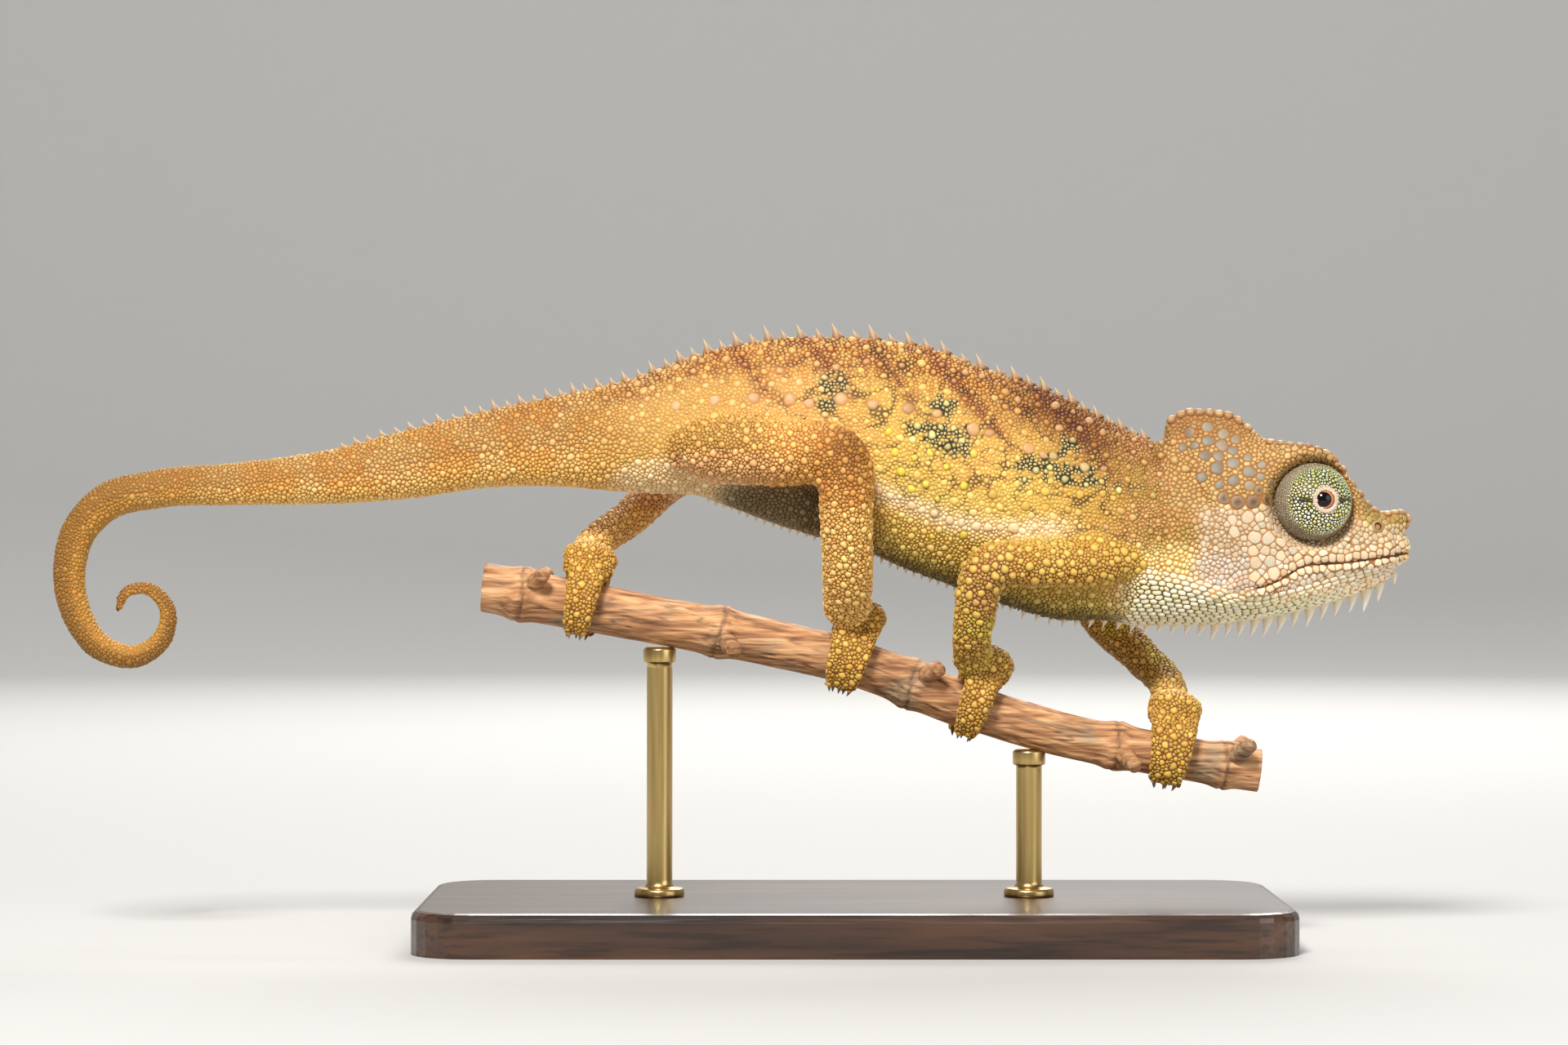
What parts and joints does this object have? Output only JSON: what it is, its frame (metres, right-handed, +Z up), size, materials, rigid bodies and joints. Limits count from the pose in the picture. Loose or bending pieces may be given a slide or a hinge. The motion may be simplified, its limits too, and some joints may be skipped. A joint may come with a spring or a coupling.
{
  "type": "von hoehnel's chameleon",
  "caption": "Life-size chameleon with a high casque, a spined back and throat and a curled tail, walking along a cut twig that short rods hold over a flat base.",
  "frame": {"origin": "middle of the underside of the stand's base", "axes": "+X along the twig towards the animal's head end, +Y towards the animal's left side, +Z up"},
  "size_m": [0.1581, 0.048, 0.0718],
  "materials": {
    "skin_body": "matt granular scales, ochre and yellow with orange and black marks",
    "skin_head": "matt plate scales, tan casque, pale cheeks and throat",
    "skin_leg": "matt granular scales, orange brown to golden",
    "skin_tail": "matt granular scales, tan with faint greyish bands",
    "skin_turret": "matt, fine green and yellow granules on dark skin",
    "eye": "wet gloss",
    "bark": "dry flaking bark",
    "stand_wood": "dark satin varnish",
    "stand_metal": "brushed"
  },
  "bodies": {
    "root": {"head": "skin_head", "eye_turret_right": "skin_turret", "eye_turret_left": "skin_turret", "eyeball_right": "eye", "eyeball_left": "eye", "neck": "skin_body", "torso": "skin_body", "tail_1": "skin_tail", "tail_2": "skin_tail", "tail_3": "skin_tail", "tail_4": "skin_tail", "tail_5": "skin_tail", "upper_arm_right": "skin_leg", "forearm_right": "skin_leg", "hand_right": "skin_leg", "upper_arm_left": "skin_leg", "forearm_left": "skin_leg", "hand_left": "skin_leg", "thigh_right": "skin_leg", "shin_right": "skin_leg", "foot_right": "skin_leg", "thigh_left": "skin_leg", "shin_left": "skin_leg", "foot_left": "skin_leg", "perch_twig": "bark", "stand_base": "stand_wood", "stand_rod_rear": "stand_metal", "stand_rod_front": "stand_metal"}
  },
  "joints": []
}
======
Problem details -> In the lines above, find each one with "materials" and list it.

Full output ->
What parts and joints does this object have? Output only JSON: what it is, its frame (metres, right-handed, +Z up), size, materials, rigid bodies and joints. Limits count from the pose in the picture. Loose or bending pieces may be given a slide or a hinge. The motion may be simplified, its limits too, and some joints may be skipped. A joint may come with a spring or a coupling.
  "materials": {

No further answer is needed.